**Work to do:**
Extract the listing below in full, unchanged.

**Provided material:**
● ● ●
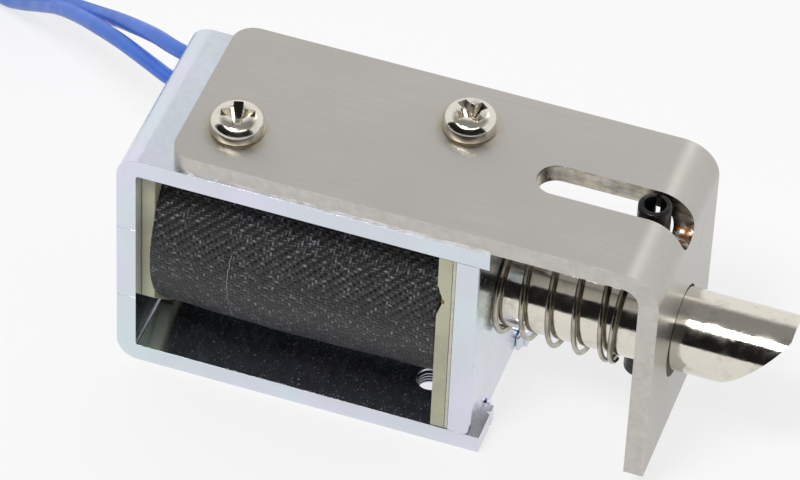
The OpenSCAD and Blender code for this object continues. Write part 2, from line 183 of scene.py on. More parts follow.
class Finish:
    """A material under construction: one Principled shader, and short calls that add nodes in front of it."""

    def __init__(self, name, colour=(0.5, 0.5, 0.5), roughness=0.5, metallic=0.0, **sockets):
        self.material = bpy.data.materials.new(name)
        self.material.use_nodes = True
        self.tree = self.material.node_tree
        self.tree.nodes.clear()
        self.output = self.node("ShaderNodeOutputMaterial")
        self.shader = self.node("ShaderNodeBsdfPrincipled")
        self.wire(self.shader.outputs["BSDF"], self.output.inputs["Surface"])
        self.shader.inputs["Base Color"].default_value = (*colour, 1)
        self.shader.inputs["Roughness"].default_value = roughness
        self.shader.inputs["Metallic"].default_value = metallic
        for socket, value in sockets.items():
            self.shader.inputs[socket.replace("_", " ").title()].default_value = value
        self.place = self.node("ShaderNodeTexCoord").outputs["Object"]

    def node(self, kind, **settings):
        made = self.tree.nodes.new(kind)
        for name, value in settings.items():
            setattr(made, name, value)
        return made

    def wire(self, source, target):
        self.tree.links.new(source, target)

    def feed(self, target, value):
        """Wires a socket to a target, or writes a plain value into it."""
        if isinstance(value, bpy.types.NodeSocket):
            self.wire(value, target)
        else:
            target.default_value = value

    def math(self, operation, a, b=0.0, c=0.0, clamp=False):
        made = self.node("ShaderNodeMath", operation=operation, use_clamp=clamp)
        for socket, value in zip(made.inputs, (a, b, c)):
            self.feed(socket, value)
        return made.outputs[0]

    def noise(self, scale, detail=2.0, roughness=0.5, place=None, distortion=0.0):
        """Noise whose grain is 1/scale metres long. scale is one number, or one for each axis."""
        stretch = self.node("ShaderNodeMapping")
        stretch.inputs["Scale"].default_value = scale if hasattr(scale, "__len__") else (scale,) * 3
        self.wire(place or self.place, stretch.inputs["Vector"])
        made = self.node("ShaderNodeTexNoise")
        self.wire(stretch.outputs["Vector"], made.inputs["Vector"])
        made.inputs["Scale"].default_value = 1.0
        made.inputs["Detail"].default_value = detail
        made.inputs["Roughness"].default_value = roughness
        made.inputs["Distortion"].default_value = distortion
        return made.outputs["Fac"]

    def grade(self, value, from_low, from_high, to_low=0.0, to_high=1.0, smooth=True):
        made = self.node("ShaderNodeMapRange", interpolation_type="SMOOTHSTEP" if smooth else "LINEAR")
        for socket, number in zip(made.inputs, (value, from_low, from_high, to_low, to_high)):
            self.feed(socket, number)
        return made.outputs["Result"]

    def blend(self, amount, a, b, mode="MIX"):
        """A colour between a and b."""
        made = self.node("ShaderNodeMix", data_type="RGBA", blend_type=mode)
        self.feed(made.inputs["Factor"], amount)
        for socket, value in zip((s for s in made.inputs if s.type == "RGBA"), (a, b)):
            self.feed(socket, value if isinstance(value, bpy.types.NodeSocket) else (*value, 1))
        return next(s for s in made.outputs if s.type == "RGBA")

    def axis(self, name):
        """One coordinate of the surface point, in metres."""
        made = self.node("ShaderNodeSeparateXYZ")
        self.wire(self.place, made.inputs[0])
        return made.outputs[name]

    def colour(self, value):
        self.wire(value, self.shader.inputs["Base Color"])

    def roughness(self, value):
        self.wire(value, self.shader.inputs["Roughness"])

    def bump(self, height, depth, strength=1.0):
        """Raises the surface by height times depth metres, on top of any bump made before."""
        made = self.node("ShaderNodeBump")
        made.inputs["Strength"].default_value = strength
        made.inputs["Distance"].default_value = depth
        self.wire(height, made.inputs["Height"])
        before = self.shader.inputs["Normal"]
        if before.is_linked:
            self.wire(before.links[0].from_socket, made.inputs["Normal"])
        self.wire(made.outputs["Normal"], before)


    def distance_to_upright(self, x, y):
        """Distance of the surface point from a vertical line."""
        offsets = (self.math("SUBTRACT", self.axis(name), place) for name, place in (("X", x), ("Y", y)))
        across, along = (self.math("POWER", self.math("ABSOLUTE", offset), 2) for offset in offsets)
        return self.math("SQRT", self.math("ADD", across, along))

    def random(self, a, b):
        """A random number for each pair of whole numbers."""
        pair = self.node("ShaderNodeCombineXYZ")
        self.feed(pair.inputs["X"], a)
        self.feed(pair.inputs["Y"], b)
        made = self.node("ShaderNodeTexWhiteNoise", noise_dimensions="2D")
        self.wire(pair.outputs[0], made.inputs["Vector"])
        return made.outputs["Value"]

    def grain_along(self, uv_map):
        """Turns the anisotropic highlight so that the grain follows a UV map's U."""
        made = self.node("ShaderNodeTangent", direction_type="UV_MAP", uv_map=uv_map)
        self.wire(made.outputs[0], self.shader.inputs["Tangent"])


def shade(colour, factor):
    return tuple(min(1.0, c * factor) for c in colour)


def zinc_finish(name="zinc_plating"):
    """Bright zinc: cool and faintly clouded, with a hint of colour and fine bright specks."""
    base = colours().zinc
    made = Finish(name, base, 0.2, 1.0)
    cloud = made.grade(made.noise(130, 3), 0.35, 0.65)
    green = (base[0] * 0.94, base[1] * 1.02, base[2] * 0.98)
    violet = (base[0] * 1.02, base[1] * 0.97, base[2] * 1.04)
    tint = made.blend(made.grade(made.noise(75, 2), 0.38, 0.62), green, violet)
    made.colour(made.blend(cloud, tint, shade(base, 0.95)))
    specks = made.grade(made.noise(5200, 1), 0.70, 0.76)
    gloss = made.grade(made.noise(1500, 3), 0.3, 0.7, 0.15, 0.24)
    made.roughness(made.math("MULTIPLY_ADD", specks, 0.5, gloss))
    made.bump(made.noise(3200, 2), 0.004 * MM, 0.4)
    made.bump(made.noise(260, 2), 0.02 * MM, 0.3)
    return made.material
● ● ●
**Answer:**
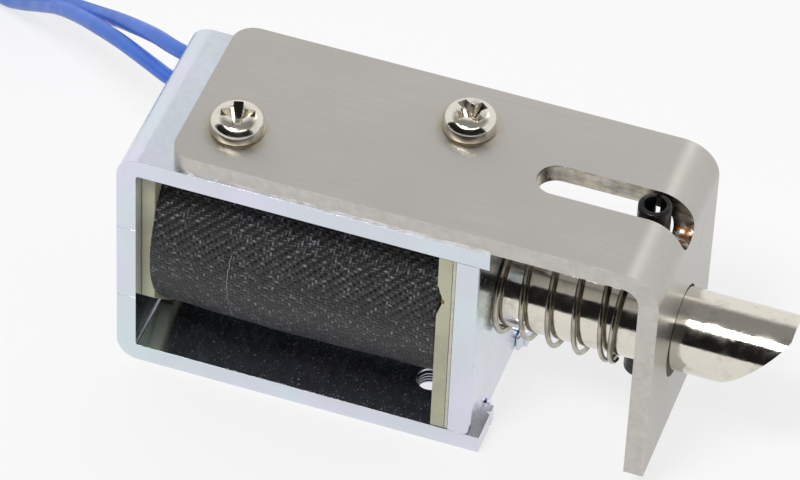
The OpenSCAD and Blender code for this object continues. Write part 2, from line 183 of scene.py on. More parts follow.
class Finish:
    """A material under construction: one Principled shader, and short calls that add nodes in front of it."""

    def __init__(self, name, colour=(0.5, 0.5, 0.5), roughness=0.5, metallic=0.0, **sockets):
        self.material = bpy.data.materials.new(name)
        self.material.use_nodes = True
        self.tree = self.material.node_tree
        self.tree.nodes.clear()
        self.output = self.node("ShaderNodeOutputMaterial")
        self.shader = self.node("ShaderNodeBsdfPrincipled")
        self.wire(self.shader.outputs["BSDF"], self.output.inputs["Surface"])
        self.shader.inputs["Base Color"].default_value = (*colour, 1)
        self.shader.inputs["Roughness"].default_value = roughness
        self.shader.inputs["Metallic"].default_value = metallic
        for socket, value in sockets.items():
            self.shader.inputs[socket.replace("_", " ").title()].default_value = value
        self.place = self.node("ShaderNodeTexCoord").outputs["Object"]

    def node(self, kind, **settings):
        made = self.tree.nodes.new(kind)
        for name, value in settings.items():
            setattr(made, name, value)
        return made

    def wire(self, source, target):
        self.tree.links.new(source, target)

    def feed(self, target, value):
        """Wires a socket to a target, or writes a plain value into it."""
        if isinstance(value, bpy.types.NodeSocket):
            self.wire(value, target)
        else:
            target.default_value = value

    def math(self, operation, a, b=0.0, c=0.0, clamp=False):
        made = self.node("ShaderNodeMath", operation=operation, use_clamp=clamp)
        for socket, value in zip(made.inputs, (a, b, c)):
            self.feed(socket, value)
        return made.outputs[0]

    def noise(self, scale, detail=2.0, roughness=0.5, place=None, distortion=0.0):
        """Noise whose grain is 1/scale metres long. scale is one number, or one for each axis."""
        stretch = self.node("ShaderNodeMapping")
        stretch.inputs["Scale"].default_value = scale if hasattr(scale, "__len__") else (scale,) * 3
        self.wire(place or self.place, stretch.inputs["Vector"])
        made = self.node("ShaderNodeTexNoise")
        self.wire(stretch.outputs["Vector"], made.inputs["Vector"])
        made.inputs["Scale"].default_value = 1.0
        made.inputs["Detail"].default_value = detail
        made.inputs["Roughness"].default_value = roughness
        made.inputs["Distortion"].default_value = distortion
        return made.outputs["Fac"]

    def grade(self, value, from_low, from_high, to_low=0.0, to_high=1.0, smooth=True):
        made = self.node("ShaderNodeMapRange", interpolation_type="SMOOTHSTEP" if smooth else "LINEAR")
        for socket, number in zip(made.inputs, (value, from_low, from_high, to_low, to_high)):
            self.feed(socket, number)
        return made.outputs["Result"]

    def blend(self, amount, a, b, mode="MIX"):
        """A colour between a and b."""
        made = self.node("ShaderNodeMix", data_type="RGBA", blend_type=mode)
        self.feed(made.inputs["Factor"], amount)
        for socket, value in zip((s for s in made.inputs if s.type == "RGBA"), (a, b)):
            self.feed(socket, value if isinstance(value, bpy.types.NodeSocket) else (*value, 1))
        return next(s for s in made.outputs if s.type == "RGBA")

    def axis(self, name):
        """One coordinate of the surface point, in metres."""
        made = self.node("ShaderNodeSeparateXYZ")
        self.wire(self.place, made.inputs[0])
        return made.outputs[name]

    def colour(self, value):
        self.wire(value, self.shader.inputs["Base Color"])

    def roughness(self, value):
        self.wire(value, self.shader.inputs["Roughness"])

    def bump(self, height, depth, strength=1.0):
        """Raises the surface by height times depth metres, on top of any bump made before."""
        made = self.node("ShaderNodeBump")
        made.inputs["Strength"].default_value = strength
        made.inputs["Distance"].default_value = depth
        self.wire(height, made.inputs["Height"])
        before = self.shader.inputs["Normal"]
        if before.is_linked:
            self.wire(before.links[0].from_socket, made.inputs["Normal"])
        self.wire(made.outputs["Normal"], before)


    def distance_to_upright(self, x, y):
        """Distance of the surface point from a vertical line."""
        offsets = (self.math("SUBTRACT", self.axis(name), place) for name, place in (("X", x), ("Y", y)))
        across, along = (self.math("POWER", self.math("ABSOLUTE", offset), 2) for offset in offsets)
        return self.math("SQRT", self.math("ADD", across, along))

    def random(self, a, b):
        """A random number for each pair of whole numbers."""
        pair = self.node("ShaderNodeCombineXYZ")
        self.feed(pair.inputs["X"], a)
        self.feed(pair.inputs["Y"], b)
        made = self.node("ShaderNodeTexWhiteNoise", noise_dimensions="2D")
        self.wire(pair.outputs[0], made.inputs["Vector"])
        return made.outputs["Value"]

    def grain_along(self, uv_map):
        """Turns the anisotropic highlight so that the grain follows a UV map's U."""
        made = self.node("ShaderNodeTangent", direction_type="UV_MAP", uv_map=uv_map)
        self.wire(made.outputs[0], self.shader.inputs["Tangent"])


def shade(colour, factor):
    return tuple(min(1.0, c * factor) for c in colour)


def zinc_finish(name="zinc_plating"):
    """Bright zinc: cool and faintly clouded, with a hint of colour and fine bright specks."""
    base = colours().zinc
    made = Finish(name, base, 0.2, 1.0)
    cloud = made.grade(made.noise(130, 3), 0.35, 0.65)
    green = (base[0] * 0.94, base[1] * 1.02, base[2] * 0.98)
    violet = (base[0] * 1.02, base[1] * 0.97, base[2] * 1.04)
    tint = made.blend(made.grade(made.noise(75, 2), 0.38, 0.62), green, violet)
    made.colour(made.blend(cloud, tint, shade(base, 0.95)))
    specks = made.grade(made.noise(5200, 1), 0.70, 0.76)
    gloss = made.grade(made.noise(1500, 3), 0.3, 0.7, 0.15, 0.24)
    made.roughness(made.math("MULTIPLY_ADD", specks, 0.5, gloss))
    made.bump(made.noise(3200, 2), 0.004 * MM, 0.4)
    made.bump(made.noise(260, 2), 0.02 * MM, 0.3)
    return made.material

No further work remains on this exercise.